> **PROBLEM**
Set down the lines from the one containing "What build123d script" to the one containing "from math import", both lines included, exactly as they stand and with no other lines.

---

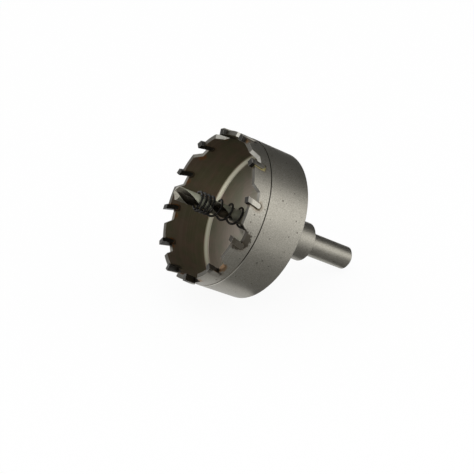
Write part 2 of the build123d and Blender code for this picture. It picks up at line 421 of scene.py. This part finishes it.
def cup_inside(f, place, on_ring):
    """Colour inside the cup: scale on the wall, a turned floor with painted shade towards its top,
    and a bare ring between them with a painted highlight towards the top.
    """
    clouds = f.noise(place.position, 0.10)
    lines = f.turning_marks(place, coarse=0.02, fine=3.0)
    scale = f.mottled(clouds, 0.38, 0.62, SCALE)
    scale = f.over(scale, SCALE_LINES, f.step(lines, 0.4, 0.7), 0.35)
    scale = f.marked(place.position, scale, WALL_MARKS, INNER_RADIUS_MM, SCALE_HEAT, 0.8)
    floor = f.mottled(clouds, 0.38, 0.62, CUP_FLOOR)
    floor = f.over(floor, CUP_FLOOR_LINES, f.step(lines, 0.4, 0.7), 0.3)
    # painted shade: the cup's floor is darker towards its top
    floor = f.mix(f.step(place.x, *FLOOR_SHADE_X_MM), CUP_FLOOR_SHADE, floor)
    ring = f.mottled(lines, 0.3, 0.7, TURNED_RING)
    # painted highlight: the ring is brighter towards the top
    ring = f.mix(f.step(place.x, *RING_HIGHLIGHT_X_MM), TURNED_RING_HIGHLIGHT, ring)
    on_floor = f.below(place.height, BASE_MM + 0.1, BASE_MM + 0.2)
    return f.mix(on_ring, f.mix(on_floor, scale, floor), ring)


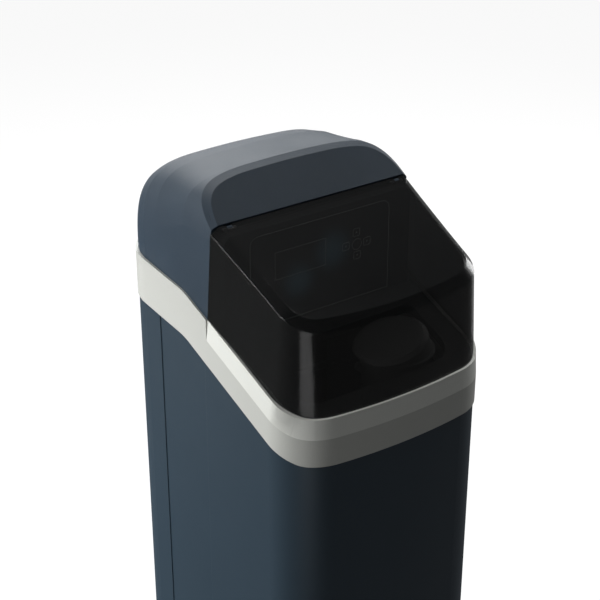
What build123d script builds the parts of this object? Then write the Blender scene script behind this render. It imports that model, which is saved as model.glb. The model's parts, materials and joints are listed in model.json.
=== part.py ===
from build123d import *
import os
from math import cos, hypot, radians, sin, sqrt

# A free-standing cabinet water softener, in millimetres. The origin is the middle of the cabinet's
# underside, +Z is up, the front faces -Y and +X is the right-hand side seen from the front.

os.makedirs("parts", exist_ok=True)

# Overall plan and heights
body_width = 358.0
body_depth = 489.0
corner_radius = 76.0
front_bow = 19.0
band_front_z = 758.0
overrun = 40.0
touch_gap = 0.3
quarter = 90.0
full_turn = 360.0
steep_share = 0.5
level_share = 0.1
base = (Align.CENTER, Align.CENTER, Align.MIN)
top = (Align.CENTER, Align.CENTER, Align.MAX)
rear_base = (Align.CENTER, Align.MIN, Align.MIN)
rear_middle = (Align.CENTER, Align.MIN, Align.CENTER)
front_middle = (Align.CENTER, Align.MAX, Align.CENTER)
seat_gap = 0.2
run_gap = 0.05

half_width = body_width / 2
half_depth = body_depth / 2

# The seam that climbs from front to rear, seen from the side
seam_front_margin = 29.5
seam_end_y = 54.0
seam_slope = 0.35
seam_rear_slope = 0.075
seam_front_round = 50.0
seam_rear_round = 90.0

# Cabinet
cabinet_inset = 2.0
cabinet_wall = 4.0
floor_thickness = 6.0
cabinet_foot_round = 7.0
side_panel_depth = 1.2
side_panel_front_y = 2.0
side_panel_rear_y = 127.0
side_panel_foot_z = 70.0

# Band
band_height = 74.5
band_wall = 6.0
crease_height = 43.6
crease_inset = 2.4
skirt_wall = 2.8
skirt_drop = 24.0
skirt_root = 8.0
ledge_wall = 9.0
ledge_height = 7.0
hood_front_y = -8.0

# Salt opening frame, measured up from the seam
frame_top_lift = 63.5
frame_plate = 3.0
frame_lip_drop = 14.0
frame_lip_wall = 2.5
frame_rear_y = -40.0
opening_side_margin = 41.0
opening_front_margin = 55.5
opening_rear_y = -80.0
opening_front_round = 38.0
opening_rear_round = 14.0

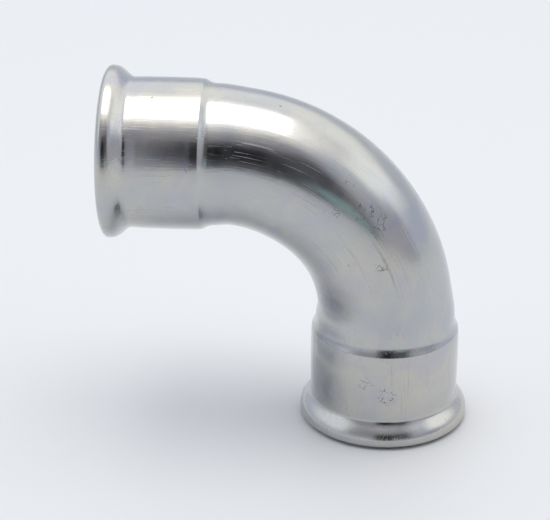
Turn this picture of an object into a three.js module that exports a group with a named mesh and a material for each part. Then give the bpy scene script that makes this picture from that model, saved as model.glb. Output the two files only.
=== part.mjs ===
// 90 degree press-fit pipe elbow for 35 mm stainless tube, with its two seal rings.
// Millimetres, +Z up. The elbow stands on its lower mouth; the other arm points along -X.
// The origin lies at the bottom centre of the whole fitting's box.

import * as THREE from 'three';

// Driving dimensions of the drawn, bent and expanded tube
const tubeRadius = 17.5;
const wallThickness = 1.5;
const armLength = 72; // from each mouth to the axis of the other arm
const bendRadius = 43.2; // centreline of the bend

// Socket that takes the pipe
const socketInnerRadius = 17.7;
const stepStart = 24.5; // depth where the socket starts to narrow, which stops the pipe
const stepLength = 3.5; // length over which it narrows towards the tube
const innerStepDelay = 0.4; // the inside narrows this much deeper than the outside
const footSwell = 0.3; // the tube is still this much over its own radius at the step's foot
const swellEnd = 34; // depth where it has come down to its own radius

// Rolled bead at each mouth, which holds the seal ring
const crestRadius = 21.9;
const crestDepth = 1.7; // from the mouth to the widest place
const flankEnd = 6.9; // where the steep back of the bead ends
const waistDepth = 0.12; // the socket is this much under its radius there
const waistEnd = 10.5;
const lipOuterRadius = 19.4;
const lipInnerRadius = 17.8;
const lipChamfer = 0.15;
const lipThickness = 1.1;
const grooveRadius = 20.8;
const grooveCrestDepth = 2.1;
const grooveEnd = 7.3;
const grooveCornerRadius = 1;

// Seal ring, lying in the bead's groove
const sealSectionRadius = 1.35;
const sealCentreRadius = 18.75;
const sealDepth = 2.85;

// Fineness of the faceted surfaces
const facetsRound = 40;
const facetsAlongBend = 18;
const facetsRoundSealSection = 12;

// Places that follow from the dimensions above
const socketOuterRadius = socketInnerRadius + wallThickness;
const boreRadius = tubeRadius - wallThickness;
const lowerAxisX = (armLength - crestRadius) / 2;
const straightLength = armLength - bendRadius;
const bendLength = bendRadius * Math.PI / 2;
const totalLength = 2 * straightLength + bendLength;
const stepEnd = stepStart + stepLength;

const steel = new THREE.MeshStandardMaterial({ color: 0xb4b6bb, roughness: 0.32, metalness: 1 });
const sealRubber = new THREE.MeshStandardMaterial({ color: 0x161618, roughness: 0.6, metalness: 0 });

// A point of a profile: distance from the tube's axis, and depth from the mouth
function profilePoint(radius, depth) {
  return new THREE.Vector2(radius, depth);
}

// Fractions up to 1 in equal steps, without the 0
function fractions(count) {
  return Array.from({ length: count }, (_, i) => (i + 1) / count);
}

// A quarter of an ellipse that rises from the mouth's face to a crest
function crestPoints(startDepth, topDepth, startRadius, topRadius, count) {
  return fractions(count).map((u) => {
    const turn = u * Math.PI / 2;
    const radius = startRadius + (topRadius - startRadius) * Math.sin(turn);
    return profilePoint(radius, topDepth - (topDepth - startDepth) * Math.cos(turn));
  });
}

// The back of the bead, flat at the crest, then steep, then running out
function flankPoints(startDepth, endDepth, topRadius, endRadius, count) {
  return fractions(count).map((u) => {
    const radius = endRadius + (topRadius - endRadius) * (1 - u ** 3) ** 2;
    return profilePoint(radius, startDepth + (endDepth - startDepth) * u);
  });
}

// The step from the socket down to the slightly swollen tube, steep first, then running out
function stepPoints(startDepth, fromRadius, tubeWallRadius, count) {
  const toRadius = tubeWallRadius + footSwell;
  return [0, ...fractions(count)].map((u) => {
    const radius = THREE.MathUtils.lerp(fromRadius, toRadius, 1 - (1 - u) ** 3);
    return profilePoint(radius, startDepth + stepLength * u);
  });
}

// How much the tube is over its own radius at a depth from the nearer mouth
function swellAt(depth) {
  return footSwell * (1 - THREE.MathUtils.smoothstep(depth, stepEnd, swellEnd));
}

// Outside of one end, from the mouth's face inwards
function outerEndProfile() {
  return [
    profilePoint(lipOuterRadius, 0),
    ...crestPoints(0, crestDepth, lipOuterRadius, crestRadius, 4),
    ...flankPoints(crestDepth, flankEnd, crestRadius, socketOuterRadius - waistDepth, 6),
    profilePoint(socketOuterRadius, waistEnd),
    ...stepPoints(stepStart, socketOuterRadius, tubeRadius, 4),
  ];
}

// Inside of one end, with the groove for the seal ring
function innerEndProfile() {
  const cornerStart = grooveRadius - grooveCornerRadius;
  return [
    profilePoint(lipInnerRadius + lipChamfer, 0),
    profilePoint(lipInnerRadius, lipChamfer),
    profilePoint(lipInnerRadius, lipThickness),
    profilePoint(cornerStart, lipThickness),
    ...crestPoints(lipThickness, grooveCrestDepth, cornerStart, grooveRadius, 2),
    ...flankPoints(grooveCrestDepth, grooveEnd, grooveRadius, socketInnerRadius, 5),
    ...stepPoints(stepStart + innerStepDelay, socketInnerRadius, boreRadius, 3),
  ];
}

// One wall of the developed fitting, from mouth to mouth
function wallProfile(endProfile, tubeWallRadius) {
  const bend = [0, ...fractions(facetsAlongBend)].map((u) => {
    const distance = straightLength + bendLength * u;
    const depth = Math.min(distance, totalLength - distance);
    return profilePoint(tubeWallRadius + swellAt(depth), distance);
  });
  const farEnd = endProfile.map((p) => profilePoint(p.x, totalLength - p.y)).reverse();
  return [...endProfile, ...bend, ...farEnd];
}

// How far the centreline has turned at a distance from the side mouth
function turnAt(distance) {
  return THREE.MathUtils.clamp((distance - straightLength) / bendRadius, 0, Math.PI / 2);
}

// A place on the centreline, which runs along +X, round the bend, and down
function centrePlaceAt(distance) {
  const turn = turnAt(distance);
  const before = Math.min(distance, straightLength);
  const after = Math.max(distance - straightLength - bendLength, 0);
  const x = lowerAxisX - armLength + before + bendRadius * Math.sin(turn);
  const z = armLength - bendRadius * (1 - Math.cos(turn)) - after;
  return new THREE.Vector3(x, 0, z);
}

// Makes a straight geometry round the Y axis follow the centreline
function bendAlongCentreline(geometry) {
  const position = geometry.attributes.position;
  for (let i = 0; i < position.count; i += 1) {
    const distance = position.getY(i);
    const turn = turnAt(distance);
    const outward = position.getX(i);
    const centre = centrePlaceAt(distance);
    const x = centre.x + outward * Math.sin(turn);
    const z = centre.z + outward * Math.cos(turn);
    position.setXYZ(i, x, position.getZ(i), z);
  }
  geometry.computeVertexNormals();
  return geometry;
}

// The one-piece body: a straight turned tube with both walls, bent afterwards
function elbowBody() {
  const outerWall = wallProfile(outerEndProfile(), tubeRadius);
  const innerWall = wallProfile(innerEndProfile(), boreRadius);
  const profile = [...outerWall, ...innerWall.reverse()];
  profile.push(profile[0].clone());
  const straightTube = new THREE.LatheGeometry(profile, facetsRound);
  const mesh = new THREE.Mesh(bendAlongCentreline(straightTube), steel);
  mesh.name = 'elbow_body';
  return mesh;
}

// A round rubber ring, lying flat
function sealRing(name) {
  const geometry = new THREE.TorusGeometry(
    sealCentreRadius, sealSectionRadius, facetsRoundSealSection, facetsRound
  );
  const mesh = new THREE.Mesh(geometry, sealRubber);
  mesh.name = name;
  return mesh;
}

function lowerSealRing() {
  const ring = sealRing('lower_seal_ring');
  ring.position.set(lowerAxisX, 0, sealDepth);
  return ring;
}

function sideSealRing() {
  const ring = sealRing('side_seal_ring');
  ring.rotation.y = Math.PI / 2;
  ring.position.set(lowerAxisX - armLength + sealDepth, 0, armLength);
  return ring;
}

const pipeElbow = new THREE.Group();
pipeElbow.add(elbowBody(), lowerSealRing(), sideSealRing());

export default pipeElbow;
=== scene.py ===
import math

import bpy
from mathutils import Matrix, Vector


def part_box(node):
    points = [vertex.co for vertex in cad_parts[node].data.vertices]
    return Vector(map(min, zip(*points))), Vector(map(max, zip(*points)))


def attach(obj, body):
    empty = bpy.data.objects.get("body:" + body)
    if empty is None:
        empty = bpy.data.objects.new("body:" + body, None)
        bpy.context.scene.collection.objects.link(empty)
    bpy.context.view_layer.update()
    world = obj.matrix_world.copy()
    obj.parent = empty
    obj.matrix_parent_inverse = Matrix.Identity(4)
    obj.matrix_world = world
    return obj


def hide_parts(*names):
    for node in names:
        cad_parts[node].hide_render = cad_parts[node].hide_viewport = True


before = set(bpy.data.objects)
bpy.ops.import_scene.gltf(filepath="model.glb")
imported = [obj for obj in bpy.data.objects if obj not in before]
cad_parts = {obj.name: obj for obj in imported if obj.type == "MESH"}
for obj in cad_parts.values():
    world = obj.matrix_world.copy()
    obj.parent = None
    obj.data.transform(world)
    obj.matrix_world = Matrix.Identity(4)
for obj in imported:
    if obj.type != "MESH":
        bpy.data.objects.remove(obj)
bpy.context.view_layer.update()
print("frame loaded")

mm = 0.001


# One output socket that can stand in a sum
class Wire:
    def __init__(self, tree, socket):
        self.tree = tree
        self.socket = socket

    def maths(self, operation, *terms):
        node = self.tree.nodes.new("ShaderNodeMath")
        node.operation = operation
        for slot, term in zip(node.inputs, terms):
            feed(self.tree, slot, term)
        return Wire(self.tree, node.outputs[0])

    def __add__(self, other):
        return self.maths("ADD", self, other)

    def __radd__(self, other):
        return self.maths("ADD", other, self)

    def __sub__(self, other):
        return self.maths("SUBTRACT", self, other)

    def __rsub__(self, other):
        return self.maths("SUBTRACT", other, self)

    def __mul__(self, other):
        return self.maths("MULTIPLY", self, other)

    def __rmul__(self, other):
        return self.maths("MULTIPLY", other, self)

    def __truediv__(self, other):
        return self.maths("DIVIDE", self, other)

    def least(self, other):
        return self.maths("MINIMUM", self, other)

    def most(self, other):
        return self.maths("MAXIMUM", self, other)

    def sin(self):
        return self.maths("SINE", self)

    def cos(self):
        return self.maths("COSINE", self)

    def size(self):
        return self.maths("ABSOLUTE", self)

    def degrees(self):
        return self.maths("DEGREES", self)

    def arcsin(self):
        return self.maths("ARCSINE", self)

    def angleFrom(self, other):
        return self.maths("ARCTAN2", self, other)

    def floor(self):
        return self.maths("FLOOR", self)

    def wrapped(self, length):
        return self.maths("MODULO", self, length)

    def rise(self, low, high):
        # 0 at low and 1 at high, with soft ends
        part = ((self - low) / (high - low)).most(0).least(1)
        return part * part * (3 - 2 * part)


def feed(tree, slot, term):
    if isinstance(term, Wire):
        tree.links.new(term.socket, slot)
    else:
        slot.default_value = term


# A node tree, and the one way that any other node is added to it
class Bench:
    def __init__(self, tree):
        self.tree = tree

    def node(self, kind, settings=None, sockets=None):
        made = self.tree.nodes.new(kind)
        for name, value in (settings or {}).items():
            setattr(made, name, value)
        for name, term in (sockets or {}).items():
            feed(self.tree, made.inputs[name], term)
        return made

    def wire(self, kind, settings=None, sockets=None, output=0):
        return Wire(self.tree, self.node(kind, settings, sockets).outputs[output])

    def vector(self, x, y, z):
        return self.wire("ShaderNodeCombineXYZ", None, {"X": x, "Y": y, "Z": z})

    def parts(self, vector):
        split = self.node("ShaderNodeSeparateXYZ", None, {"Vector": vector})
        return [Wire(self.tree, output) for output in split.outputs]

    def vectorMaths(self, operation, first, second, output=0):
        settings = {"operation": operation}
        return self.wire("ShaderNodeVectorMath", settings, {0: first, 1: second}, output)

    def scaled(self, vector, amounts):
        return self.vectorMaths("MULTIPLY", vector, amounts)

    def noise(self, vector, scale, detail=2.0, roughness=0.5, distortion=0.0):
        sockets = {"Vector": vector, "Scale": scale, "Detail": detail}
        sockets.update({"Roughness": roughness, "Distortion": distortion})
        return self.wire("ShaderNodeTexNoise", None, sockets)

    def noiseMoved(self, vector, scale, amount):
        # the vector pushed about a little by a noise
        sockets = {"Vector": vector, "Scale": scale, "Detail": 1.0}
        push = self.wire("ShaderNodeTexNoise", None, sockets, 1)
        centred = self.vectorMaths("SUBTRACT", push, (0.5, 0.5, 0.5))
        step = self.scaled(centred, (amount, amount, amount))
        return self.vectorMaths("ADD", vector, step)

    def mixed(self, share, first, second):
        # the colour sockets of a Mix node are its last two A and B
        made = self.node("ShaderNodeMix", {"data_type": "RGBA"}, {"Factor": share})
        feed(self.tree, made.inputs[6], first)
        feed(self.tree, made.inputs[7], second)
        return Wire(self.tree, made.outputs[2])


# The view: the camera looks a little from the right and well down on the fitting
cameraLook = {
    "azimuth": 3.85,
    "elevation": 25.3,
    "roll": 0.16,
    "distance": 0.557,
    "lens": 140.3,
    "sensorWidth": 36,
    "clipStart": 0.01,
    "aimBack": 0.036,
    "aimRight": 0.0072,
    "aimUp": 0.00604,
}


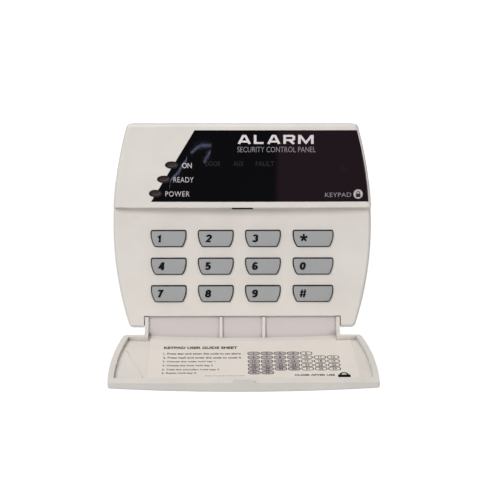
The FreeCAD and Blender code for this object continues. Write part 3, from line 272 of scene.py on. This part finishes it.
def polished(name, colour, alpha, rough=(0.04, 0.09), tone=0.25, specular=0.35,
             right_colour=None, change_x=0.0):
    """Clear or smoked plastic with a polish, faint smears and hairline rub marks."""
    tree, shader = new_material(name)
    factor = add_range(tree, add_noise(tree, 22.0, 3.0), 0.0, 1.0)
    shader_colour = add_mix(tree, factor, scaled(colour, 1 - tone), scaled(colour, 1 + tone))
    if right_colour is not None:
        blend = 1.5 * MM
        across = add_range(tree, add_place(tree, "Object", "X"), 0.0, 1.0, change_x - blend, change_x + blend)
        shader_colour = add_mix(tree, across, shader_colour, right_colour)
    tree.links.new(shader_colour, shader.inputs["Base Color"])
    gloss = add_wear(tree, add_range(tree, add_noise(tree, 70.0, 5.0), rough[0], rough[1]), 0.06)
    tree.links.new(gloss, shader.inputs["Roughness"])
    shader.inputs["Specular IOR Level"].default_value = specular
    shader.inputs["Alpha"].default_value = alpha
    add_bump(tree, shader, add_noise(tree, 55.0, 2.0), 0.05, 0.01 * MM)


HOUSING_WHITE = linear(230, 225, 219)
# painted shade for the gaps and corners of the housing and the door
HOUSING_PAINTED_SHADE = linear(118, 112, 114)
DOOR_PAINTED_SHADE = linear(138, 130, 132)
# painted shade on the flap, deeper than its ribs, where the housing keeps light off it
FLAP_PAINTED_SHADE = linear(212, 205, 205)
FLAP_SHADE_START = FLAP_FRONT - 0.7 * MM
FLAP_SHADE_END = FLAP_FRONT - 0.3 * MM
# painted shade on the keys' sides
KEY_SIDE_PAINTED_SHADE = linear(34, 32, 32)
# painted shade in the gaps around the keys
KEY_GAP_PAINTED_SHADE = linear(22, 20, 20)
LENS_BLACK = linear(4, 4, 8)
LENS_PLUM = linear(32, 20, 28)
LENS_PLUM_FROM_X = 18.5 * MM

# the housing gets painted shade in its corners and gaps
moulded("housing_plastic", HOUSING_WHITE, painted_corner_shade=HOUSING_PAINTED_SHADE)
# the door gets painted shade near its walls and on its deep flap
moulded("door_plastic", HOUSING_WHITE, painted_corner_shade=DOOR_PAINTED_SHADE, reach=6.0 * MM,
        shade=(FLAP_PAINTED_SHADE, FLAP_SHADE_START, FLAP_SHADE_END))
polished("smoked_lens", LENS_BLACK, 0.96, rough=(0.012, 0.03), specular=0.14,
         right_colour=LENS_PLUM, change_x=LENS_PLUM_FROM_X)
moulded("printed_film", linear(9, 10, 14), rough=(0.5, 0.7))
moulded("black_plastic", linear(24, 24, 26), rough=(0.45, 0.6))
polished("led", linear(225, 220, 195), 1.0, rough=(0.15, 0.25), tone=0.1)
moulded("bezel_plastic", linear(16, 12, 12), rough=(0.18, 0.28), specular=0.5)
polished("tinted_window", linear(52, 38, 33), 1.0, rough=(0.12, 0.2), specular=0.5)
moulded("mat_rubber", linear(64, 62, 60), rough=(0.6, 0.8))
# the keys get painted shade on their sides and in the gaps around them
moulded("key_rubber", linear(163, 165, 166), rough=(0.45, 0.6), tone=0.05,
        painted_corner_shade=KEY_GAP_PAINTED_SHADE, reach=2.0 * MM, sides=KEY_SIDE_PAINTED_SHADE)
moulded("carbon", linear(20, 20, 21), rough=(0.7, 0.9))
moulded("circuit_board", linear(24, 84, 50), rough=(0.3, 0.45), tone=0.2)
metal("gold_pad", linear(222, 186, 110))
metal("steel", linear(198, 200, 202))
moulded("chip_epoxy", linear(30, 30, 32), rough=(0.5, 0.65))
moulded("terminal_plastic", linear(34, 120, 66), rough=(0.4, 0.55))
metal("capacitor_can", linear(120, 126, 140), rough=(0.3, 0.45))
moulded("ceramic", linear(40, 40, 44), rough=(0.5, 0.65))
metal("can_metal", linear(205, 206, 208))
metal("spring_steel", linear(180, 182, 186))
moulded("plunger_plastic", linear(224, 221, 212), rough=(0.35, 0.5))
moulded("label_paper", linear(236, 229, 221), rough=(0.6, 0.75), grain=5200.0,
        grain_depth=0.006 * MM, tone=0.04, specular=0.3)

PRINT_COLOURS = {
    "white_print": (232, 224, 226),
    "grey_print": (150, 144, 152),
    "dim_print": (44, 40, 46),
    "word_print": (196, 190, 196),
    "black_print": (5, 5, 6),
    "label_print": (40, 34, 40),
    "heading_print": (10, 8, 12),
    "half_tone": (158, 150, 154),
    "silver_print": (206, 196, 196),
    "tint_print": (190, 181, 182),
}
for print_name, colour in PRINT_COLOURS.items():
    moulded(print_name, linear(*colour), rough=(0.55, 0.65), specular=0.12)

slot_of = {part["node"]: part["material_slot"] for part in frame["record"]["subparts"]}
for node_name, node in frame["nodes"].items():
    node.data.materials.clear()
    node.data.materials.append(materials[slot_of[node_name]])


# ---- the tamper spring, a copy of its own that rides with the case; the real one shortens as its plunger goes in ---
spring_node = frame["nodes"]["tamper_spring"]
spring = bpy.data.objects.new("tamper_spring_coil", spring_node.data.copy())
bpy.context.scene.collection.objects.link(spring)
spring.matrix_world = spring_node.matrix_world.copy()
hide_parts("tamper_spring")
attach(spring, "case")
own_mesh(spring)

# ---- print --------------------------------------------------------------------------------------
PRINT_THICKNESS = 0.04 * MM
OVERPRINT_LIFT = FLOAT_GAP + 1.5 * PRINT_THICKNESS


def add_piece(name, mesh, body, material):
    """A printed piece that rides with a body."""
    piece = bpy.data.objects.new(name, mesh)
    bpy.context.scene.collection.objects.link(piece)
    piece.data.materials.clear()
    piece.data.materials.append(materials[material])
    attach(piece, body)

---

> **RESPONSE FOR THIS EXERCISE**
What build123d script builds the parts of this object? Then write the Blender scene script behind this render. It imports that model, which is saved as model.glb. The model's parts, materials and joints are listed in model.json.
=== part.py ===
from build123d import *
import os
from math import cos, hypot, radians, sin, sqrt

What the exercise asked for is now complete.